How the NSW CDS has failed in its fight against litter

April 20, 2018
By Alana House

A damning report in The Australian has revealed the NSW government has exaggerated “by more than fourfold” the benefits of its container deposit scheme.

Its analysis reveals consumers are being charged more than $5 for every can and bottle that does not become public litter each year.

The report notes the scheme is costing taxpayers at least $215 million a year to deliver savings of just $40.5million to the state government and local councils, which is just 25% of the total cost of picking up littered bottles and cans each year.

It says that a selective use of figures “substantially exaggerates the benefits of the scheme.”

In its NSW Litter Prevention Strategy 2017-20, the NSW government sets out its litter forecasts, which are based on figures calculated by Keep Australia Beautiful as part of its ‘national litter index’.”

However, the Keep Australia Beautiful figures show that just 9% of all items of public litter in NSW are bottles and cans, less than takeaway containers, which make up 12% of all litter.

If the NSW government is successful in reducing the number of cans and bottles entering the litter stream by 25%, that means cans and bottles will comprise 6.75% of all public litter, instead of 9%. That is a reduction in the overall number of pieces entering the public ‘litter stream’ each year of 2.25%.”
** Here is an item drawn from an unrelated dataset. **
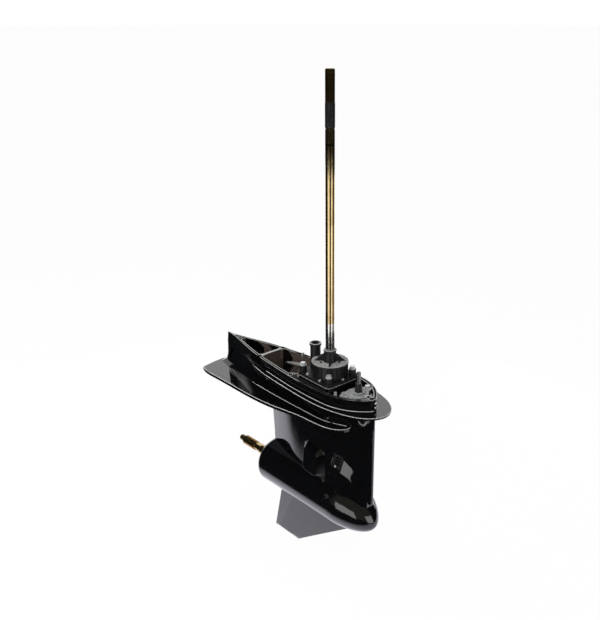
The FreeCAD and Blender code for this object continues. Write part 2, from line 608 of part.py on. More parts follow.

In a second report, The Australian says: “The waste company operator of NSW’s embattled anti-litter bottle and can deposit scheme has split with the state government and the major beverage companies ‘co-ordinating’ the project, claiming its forecasts for container deposits in the scheme’s first three months were less than one-third of the official published estimates.

During the first month of the NSW CDS, returns were just 9.2% of those forecast by Exchange for Change. In the first three months, they were just 28% of that forecast.
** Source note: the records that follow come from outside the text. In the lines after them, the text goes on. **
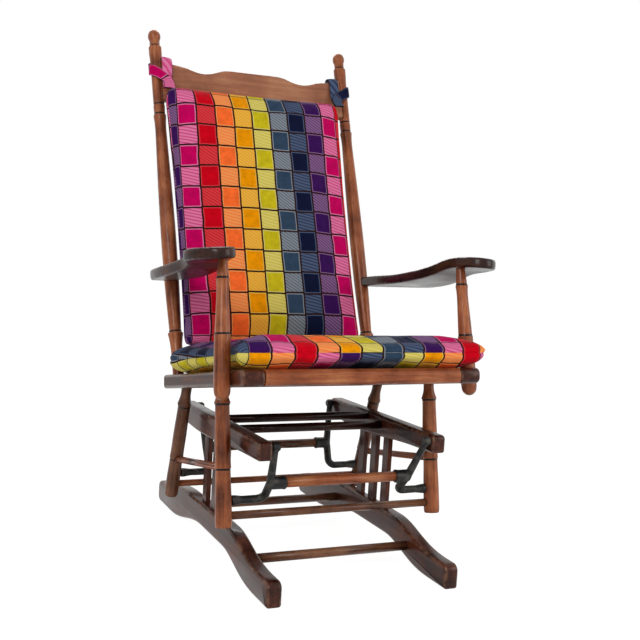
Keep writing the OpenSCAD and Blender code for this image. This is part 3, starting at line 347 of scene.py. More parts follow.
def add_node(tree, kind, inputs=(), stops=(), **values):
    """Adds a shader node with these values and colour stops, and links or sets its sockets, which are
    given in order or by name. A node among the inputs stands for its first output. MapRange takes the
    value, the two ends that it comes from and the two that it goes to."""
    node = tree.nodes.new("ShaderNode" + kind)
    for name, value in values.items():
        setattr(node, name, value)
    for socket, source in inputs.items() if isinstance(inputs, dict) else enumerate(inputs):
        if isinstance(source, bpy.types.Node):
            source = source.outputs[0]
        if isinstance(source, bpy.types.NodeSocket):
            tree.links.new(source, node.inputs[socket])
        else:
            node.inputs[socket].default_value = source
    while stops and len(node.color_ramp.elements) < len(stops):
        node.color_ramp.elements.new(1.0)
    for number, (place, colour) in enumerate(stops):
        node.color_ramp.elements[number].position = place
        node.color_ramp.elements[number].color = (*colour, 1.0)
    return node


def new_material(name, **shader):
    """A material, the function that adds its nodes, and its Principled shader. Constants go on the
    shader's own sockets."""
    material = bpy.data.materials.new(name)
    material.use_nodes = True
    bsdf = material.node_tree.nodes["Principled BSDF"]
    for socket, value in shader.items():
        bsdf.inputs[socket.replace("_", " ")].default_value = value
    return material, functools.partial(add_node, material.node_tree), bsdf


def connect(shader, **sources):
    """Links the shader's sockets to nodes or to their outputs."""
    for socket, source in sources.items():
        shader.id_data.links.new(
            getattr(source, "outputs", [source])[0], shader.inputs[socket.replace("_", " ")])


def stained_wood(name, turn, tones, rings=()):
    """Stained hardwood under a clear lacquer: long grain streaks, dark pores, uneven stain, a bright
    gloss, pale rubbed edges, and black paint in the turned rings.
    turn brings the grain, which runs along Z in the pattern, onto the piece's own length."""
    wood = settings().wood
    material, add, bsdf = new_material(
        name, Coat_Weight=0.2, Coat_Roughness=0.12, Specular_IOR_Level=0.12)
    place = add("TexCoord").outputs["Object"]
    grain = add("Mapping", {"Vector": place, "Rotation": turn})
    # Grain bands about 9 mm across and 200 mm long, and pores about 1 mm by 18 mm, coarser than real ones
    bands = add("Mapping", {"Vector": grain, "Scale": (110, 110, 5)})
    band = add("TexNoise", {"Vector": bands, "Scale": 1.0, "Detail": 5, "Roughness": 0.6})
    streaks = add("Mapping", {"Vector": grain, "Scale": (900, 900, 55)})
    pores = add("TexNoise", {"Vector": streaks, "Scale": 1.0, "Detail": 2})
    # Stain lies thicker in some places, in clouds about 60 mm across
    cloud = add("TexNoise", {"Vector": grain, "Scale": 16.0, "Detail": 3})
    shade = add("Math", (band, cloud), operation="ADD")
    half = add("Math", (shade, 0.5), operation="MULTIPLY")
    stain = add("ValToRGB", (half,), list(zip((0.33, 0.5, 0.67), tones)))
    pore = add("MapRange", (pores, 0.34, 0.46, 0.45, 0.0))
    # Rounded edges are rubbed pale in patches about 15 mm long
    edge = add("Attribute", attribute_name="worn").outputs["Fac"]
    patch = add("TexNoise", {"Vector": grain, "Scale": 65.0, "Detail": 3})
    bare = add("MapRange", (patch, 0.42, 0.62, 0.0, 0.6))
    rubbed = add("Math", (edge, bare), operation="MULTIPLY")
    layers = [(pore, tones[0]), (rubbed, wood.rubbed_colour)]
    if rings:
        height = add("SeparateXYZ", (grain,)).outputs[2]
        painted = 0.0
        for ring in rings:
            mask = add("Math", (height, ring, wood.ring_width / 2), operation="COMPARE")
            painted = add("Math", (painted, mask), operation="MAXIMUM")
        layers.append((painted, wood.ring_colour))
    colour = stain
    for share, over in layers:
        colour = add("Mix", {0: share, 6: colour, 7: (*over, 1)}, data_type="RGBA").outputs[2]
    rough = add("MapRange", (cloud, 0.3, 0.7, 0.24, 0.42))
    bump = add("Bump", {"Strength": 0.2, "Distance": 0.0004, "Height": pores})
    connect(bsdf, Base_Color=colour, Roughness=rough, Normal=bump)
    return material


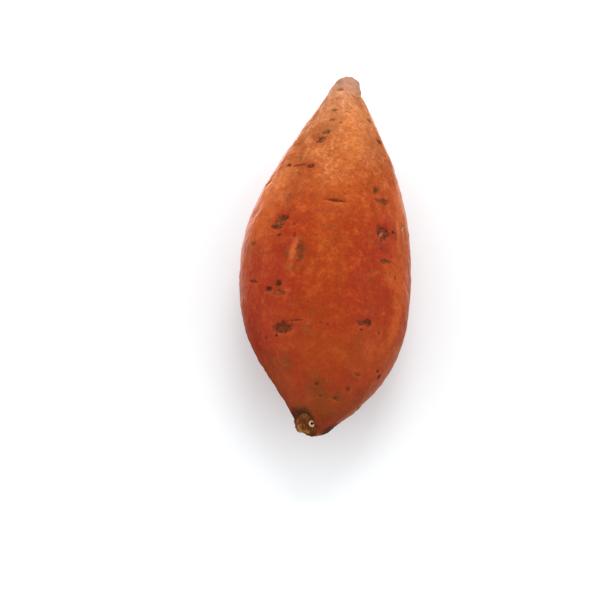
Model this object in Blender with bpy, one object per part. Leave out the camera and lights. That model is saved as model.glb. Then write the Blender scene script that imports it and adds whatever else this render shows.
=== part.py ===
# Sweet potato, one whole root as dug and washed, lying on its side on a small flat spot.
# Metres, +Z up. The root end, with its snapped tail, points to -Y and the crown end to +Y.
# The origin is at the bottom centre of the root's own box.

import math

import bmesh
import bpy
import numpy as np
from mathutils import Matrix, Vector

MM = 0.001

# Driving sizes
LENGTH = 150 * MM
WIDTH = 67 * MM
THICKNESS = 60 * MM

# The outline seen from above: share of the length from the root end, then the left and
# the right edge as shares of the greatest width.
OUTLINE = (
    (0.00, -0.070, 0.075),
    (0.03, -0.100, 0.118),
    (0.07, -0.155, 0.213),
    (0.12, -0.235, 0.307),
    (0.20, -0.367, 0.409),
    (0.30, -0.470, 0.475),
    (0.40, -0.516, 0.475),
    (0.50, -0.522, 0.457),
    (0.60, -0.468, 0.428),
    (0.70, -0.383, 0.371),
    (0.80, -0.278, 0.278),
    (0.90, -0.156, 0.163),
    (0.95, -0.103, 0.102),
    (0.97, -0.080, 0.087),
    (1.00, -0.050, 0.070),
)
ROOT_CAP = 4.5 * MM  # how far from the end the rounding of each tip begins
CROWN_CAP = 2.5 * MM

# The midline bows gently, so that both ends stand clear of what the root lies on.
END_RISE = 2.0 * MM
SQUARENESS = 2.15  # exponent of the cross-section: 2 is an ellipse

# Shallow furrows along the root, where its side roots grew: angle from the top towards
# +X in degrees, and depth.
FURROWS = ((-32, 1.0 * MM), (40, 1.2 * MM), (112, 0.9 * MM), (184, 0.7 * MM), (256, 1.0 * MM))
FURROW_HALF_WIDTH = 9  # degrees
FURROW_WANDER = 4  # degrees

# Broad swellings: waves around, waves along, phase in degrees, height
SWELLINGS = ((2, 1.0, 70, 0.45 * MM), (3, 1.5, 200, 0.40 * MM), (4, -2.0, 20, 0.20 * MM))

# Pits left by side roots: share of the length, angle in degrees, radius, depth
ROOT_PITS = (
    (0.86, -22, 2.2 * MM, 0.5 * MM),
    (0.76, -30, 3.2 * MM, 0.9 * MM),
    (0.60, -33, 3.4 * MM, 0.8 * MM),
    (0.42, -31, 3.0 * MM, 0.6 * MM),
    (0.31, -27, 3.8 * MM, 0.8 * MM),
    (0.67, 42, 2.8 * MM, 0.6 * MM),
    (0.58, 44, 3.4 * MM, 0.9 * MM),
    (0.33, 30, 3.6 * MM, 0.8 * MM),
    (0.80, 108, 2.8 * MM, 0.7 * MM),
    (0.64, 114, 3.4 * MM, 0.8 * MM),
    (0.44, 116, 3.6 * MM, 0.9 * MM),
    (0.24, 108, 3.0 * MM, 0.8 * MM),
    (0.62, 188, 3.4 * MM, 0.8 * MM),
    (0.34, 180, 3.2 * MM, 0.8 * MM),
    (0.79, 250, 2.8 * MM, 0.7 * MM),
    (0.56, 258, 3.6 * MM, 0.9 * MM),
    (0.29, 254, 3.4 * MM, 0.8 * MM),
)

# The snapped tail at the root end: a short tapered stub beside the rounded tip.
TAIL_FOOT = (-1.5 * MM, 16.0 * MM, 0.5 * MM)  # across, along from the root end, up from the midline
TAIL_END = (-3.0 * MM, 0.2 * MM, 2.6 * MM)
TAIL_FOOT_RADIUS = 9.0 * MM
TAIL_END_RADIUS = 4.3 * MM
TAIL_SIDES = 18
TAIL_RINGS = 6

FLAT_DEPTH = 0.5 * MM  # how much of the belly is flat where it lies

SEGMENTS = 72
RINGS = 64
END_CROWDING = 0.5  # 0 spaces the rings evenly, 1 crowds them most towards the tips

SKIN_COLOUR = (0.53, 0.12, 0.035, 1.0)
SKIN_ROUGHNESS = 0.5


def smooth_curve(stations, values, shares):
    """Cubic curve through the stations, with each slope taken from its two neighbours."""
    stations, values = np.asarray(stations, float), np.asarray(values, float)
    slopes = np.gradient(values, stations)
    i = np.clip(np.searchsorted(stations, shares) - 1, 0, len(stations) - 2)
    step = stations[i + 1] - stations[i]
    u = (shares - stations[i]) / step
    return (
        values[i] * (1 + 2 * u) * (1 - u) ** 2
        + slopes[i] * step * u * (1 - u) ** 2
        + values[i + 1] * u * u * (3 - 2 * u)
        + slopes[i + 1] * step * u * u * (u - 1)
    )


def tip_rounding(shares):
    """1 along the root, falling to 0 at both tips as a quarter ellipse."""
    along = shares * LENGTH
    from_root = np.clip(along / ROOT_CAP, 0, 1)
    from_crown = np.clip((LENGTH - along) / CROWN_CAP, 0, 1)
    return np.sqrt(1 - (1 - from_root) ** 2) * np.sqrt(1 - (1 - from_crown) ** 2)


def turn_between(angles, target):
    """Signed difference of two angles in degrees, from -180 to 180."""
    return (angles - target + 180) % 360 - 180


def relief(shares, angles, radius):
    """Height of furrows, swellings and pits over the plain body, in metres."""
    body = np.sin(math.pi * np.clip(shares, 0, 1)) ** 0.7
    height = np.zeros_like(shares)
    for number, (angle, depth) in enumerate(FURROWS):
        wander = FURROW_WANDER * np.sin(2 * math.pi * (1.3 * shares + 0.37 * number))
        strength = 0.65 + 0.35 * np.sin(2 * math.pi * (2.1 * shares + 0.61 * number))
        away = turn_between(angles, angle + wander) / FURROW_HALF_WIDTH
        height -= depth * strength * body * np.exp(-(away**2))
    for around, along, phase, size in SWELLINGS:
        height += size * body * np.cos(np.radians(around * angles + 360 * along * shares + phase))
    for share, angle, pit_radius, depth in ROOT_PITS:
        across = np.radians(turn_between(angles, angle)) * radius
        away = np.hypot(across, (shares - share) * LENGTH) / pit_radius
        height -= depth * np.exp(-((away / 0.7) ** 2))
        height += 0.25 * depth * np.exp(-(((away - 1.1) / 0.35) ** 2))
    return height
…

David Clancy, the director of TOMRA Cleanaway, told The Australian the ­actual results in the first three months of the scheme were “within our original volume forecasts” and had been based on the substantial experience of the two member companies.

NSW Environment Minster Gabrielle Upton said the published forecasts were prepared by Exchange for Change and were “not a target nor is it a government commitment”.

“Exchange for Change chief executive Peter Bruce said for the scheme to operate his company needed to raise money from beverage suppliers to make the 10c returns to consumers, and so it had taken a ‘conservative view’ when drawing up the forecasts and had made assumptions which ‘had not materialised’.”

Massive litter issues created by CDS throughout NSW

Numerous Return and Earn sites in NSW are becoming dumping groups for cartons and boxes used by residents to take eligible bottles and cans to the machines, plus containers rejected by the scheme. 

Less than a week after opening, the site of the Rutherford Return and Earn reverse vending machine was inundated with rubbish, leaving a mess residents have described as a “disgrace”.

Maitland MP Jenny Aitchison told The Maitland Mercury she agreed that people “should quite rightly take responsibility for their own rubbish.”

However, she said the lack of locations nearby to dispose of the garbage was “indicative of how stupid the roll-out is”. 

Orange MP Phil Donato posted photographs of its reverse vending machine on his Facebook page showing stacks of boxes and bags left next to the rubbish bins nearby.

“It looked like an absolute disgrace, it was like a garbage dump,” he said. 


Labor confesses it will keep the scheme

 Despite admitting it isn’t working, Shadow Environment Minister Penny Sharpe told 2GB that if Labor wins the next election, they’ll keep the scheme and aim to “fix it”.

“This has been the case study of what not to do,” she Chris Kenny.

“Labor won’t be moving to scrap the scheme but we will be seeking to fix it. We are going to look at every single way to reduce costs and to make it work.”

Kenny said thats bad news on all fronts: “There’ll be more laws, more regulation, more meddling, more cost and it’s not going to make it any easier on you at all.”

It also begs the question: would the government have been better off putting the money into solving the state’s escalating recycling crisis?